* [Raw data]:
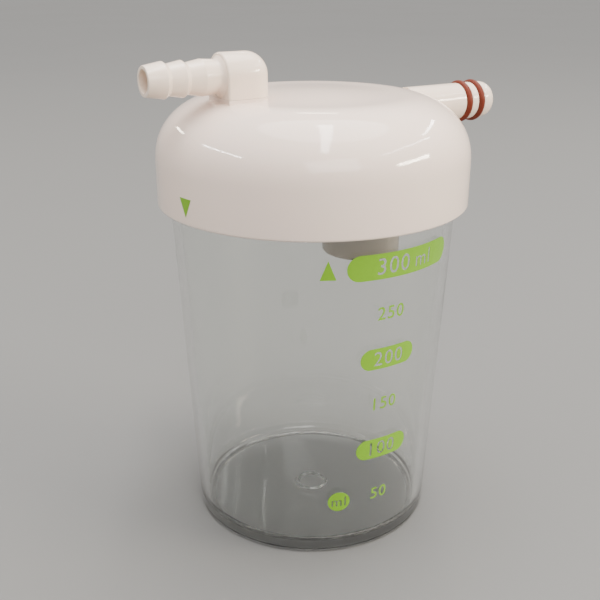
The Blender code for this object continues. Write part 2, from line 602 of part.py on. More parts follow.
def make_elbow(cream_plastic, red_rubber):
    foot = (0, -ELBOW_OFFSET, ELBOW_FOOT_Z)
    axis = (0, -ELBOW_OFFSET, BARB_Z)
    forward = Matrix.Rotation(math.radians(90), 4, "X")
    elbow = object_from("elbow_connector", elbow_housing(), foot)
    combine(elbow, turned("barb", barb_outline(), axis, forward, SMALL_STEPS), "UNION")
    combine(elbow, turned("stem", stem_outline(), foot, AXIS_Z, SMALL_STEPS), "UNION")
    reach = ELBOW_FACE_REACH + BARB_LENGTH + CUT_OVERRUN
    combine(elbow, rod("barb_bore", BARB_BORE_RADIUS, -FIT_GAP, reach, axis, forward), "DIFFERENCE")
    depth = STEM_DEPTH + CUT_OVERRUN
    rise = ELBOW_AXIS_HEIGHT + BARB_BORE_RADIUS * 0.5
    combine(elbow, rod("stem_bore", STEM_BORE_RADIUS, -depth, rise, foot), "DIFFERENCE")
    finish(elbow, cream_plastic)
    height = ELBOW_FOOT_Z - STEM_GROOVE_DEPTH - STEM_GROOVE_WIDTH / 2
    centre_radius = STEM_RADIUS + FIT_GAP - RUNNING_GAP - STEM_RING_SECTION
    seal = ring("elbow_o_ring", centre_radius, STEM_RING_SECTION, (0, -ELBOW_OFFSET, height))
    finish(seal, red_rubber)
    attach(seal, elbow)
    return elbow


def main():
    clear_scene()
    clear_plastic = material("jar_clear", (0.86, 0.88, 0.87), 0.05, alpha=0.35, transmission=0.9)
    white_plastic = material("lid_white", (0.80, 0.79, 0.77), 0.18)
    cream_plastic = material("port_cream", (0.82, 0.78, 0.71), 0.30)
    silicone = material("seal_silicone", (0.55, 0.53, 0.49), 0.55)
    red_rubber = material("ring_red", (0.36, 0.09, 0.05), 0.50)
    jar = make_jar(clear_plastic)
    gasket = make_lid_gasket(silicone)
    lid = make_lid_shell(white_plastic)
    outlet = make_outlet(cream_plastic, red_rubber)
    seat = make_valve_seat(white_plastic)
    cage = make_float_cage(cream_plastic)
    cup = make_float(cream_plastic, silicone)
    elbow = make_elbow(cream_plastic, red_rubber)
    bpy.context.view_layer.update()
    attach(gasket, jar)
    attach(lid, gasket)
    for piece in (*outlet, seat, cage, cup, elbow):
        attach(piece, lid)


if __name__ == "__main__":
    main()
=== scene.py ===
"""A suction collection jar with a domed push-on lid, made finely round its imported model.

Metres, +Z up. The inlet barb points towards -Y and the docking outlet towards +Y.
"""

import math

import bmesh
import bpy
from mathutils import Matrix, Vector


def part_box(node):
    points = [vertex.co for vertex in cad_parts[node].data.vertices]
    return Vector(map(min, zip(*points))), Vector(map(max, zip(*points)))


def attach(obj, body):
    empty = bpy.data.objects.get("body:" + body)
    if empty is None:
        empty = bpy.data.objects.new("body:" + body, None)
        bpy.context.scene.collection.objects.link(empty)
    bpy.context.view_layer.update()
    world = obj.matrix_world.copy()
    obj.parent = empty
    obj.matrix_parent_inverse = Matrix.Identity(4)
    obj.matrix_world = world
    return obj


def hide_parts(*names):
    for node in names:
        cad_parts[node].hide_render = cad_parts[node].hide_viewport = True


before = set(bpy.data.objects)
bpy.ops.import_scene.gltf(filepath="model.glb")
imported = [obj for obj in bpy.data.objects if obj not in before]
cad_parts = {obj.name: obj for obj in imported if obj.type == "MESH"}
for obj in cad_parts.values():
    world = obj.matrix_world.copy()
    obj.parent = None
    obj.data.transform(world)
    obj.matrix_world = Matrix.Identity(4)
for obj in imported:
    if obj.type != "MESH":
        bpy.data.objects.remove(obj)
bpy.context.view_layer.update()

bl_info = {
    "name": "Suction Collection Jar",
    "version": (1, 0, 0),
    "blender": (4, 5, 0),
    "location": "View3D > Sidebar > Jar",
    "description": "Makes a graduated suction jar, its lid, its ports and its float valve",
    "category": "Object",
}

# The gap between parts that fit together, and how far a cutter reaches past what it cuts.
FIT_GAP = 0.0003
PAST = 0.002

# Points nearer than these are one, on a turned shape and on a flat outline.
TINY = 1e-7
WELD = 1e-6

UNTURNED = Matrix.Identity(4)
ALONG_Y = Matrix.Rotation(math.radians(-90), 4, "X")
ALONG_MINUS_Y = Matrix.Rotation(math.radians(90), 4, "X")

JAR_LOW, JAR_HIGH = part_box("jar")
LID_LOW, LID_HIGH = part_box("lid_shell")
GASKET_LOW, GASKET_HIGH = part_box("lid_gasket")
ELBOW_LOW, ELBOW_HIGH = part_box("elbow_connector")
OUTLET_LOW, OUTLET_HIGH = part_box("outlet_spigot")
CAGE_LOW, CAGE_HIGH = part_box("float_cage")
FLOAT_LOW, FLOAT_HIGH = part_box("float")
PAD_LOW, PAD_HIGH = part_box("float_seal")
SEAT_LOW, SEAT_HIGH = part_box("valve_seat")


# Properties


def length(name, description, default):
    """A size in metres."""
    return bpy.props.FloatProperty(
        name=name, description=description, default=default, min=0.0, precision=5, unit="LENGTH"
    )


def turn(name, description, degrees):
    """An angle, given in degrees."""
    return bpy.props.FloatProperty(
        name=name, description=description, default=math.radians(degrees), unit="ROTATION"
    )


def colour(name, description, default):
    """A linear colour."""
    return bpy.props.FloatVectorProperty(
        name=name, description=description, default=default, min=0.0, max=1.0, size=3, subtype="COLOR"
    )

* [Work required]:
Only the lines from the one containing "for piece in" through the one containing "PAST = 0.002" are to be retyped, both boundary lines included, with no other material.

* [Result of the exercise]:
    for piece in (*outlet, seat, cage, cup, elbow):
        attach(piece, lid)


if __name__ == "__main__":
    main()
=== scene.py ===
"""A suction collection jar with a domed push-on lid, made finely round its imported model.

Metres, +Z up. The inlet barb points towards -Y and the docking outlet towards +Y.
"""

import math

import bmesh
import bpy
from mathutils import Matrix, Vector


def part_box(node):
    points = [vertex.co for vertex in cad_parts[node].data.vertices]
    return Vector(map(min, zip(*points))), Vector(map(max, zip(*points)))


def attach(obj, body):
    empty = bpy.data.objects.get("body:" + body)
    if empty is None:
        empty = bpy.data.objects.new("body:" + body, None)
        bpy.context.scene.collection.objects.link(empty)
    bpy.context.view_layer.update()
    world = obj.matrix_world.copy()
    obj.parent = empty
    obj.matrix_parent_inverse = Matrix.Identity(4)
    obj.matrix_world = world
    return obj


def hide_parts(*names):
    for node in names:
        cad_parts[node].hide_render = cad_parts[node].hide_viewport = True


before = set(bpy.data.objects)
bpy.ops.import_scene.gltf(filepath="model.glb")
imported = [obj for obj in bpy.data.objects if obj not in before]
cad_parts = {obj.name: obj for obj in imported if obj.type == "MESH"}
for obj in cad_parts.values():
    world = obj.matrix_world.copy()
    obj.parent = None
    obj.data.transform(world)
    obj.matrix_world = Matrix.Identity(4)
for obj in imported:
    if obj.type != "MESH":
        bpy.data.objects.remove(obj)
bpy.context.view_layer.update()

bl_info = {
    "name": "Suction Collection Jar",
    "version": (1, 0, 0),
    "blender": (4, 5, 0),
    "location": "View3D > Sidebar > Jar",
    "description": "Makes a graduated suction jar, its lid, its ports and its float valve",
    "category": "Object",
}

# The gap between parts that fit together, and how far a cutter reaches past what it cuts.
FIT_GAP = 0.0003
PAST = 0.002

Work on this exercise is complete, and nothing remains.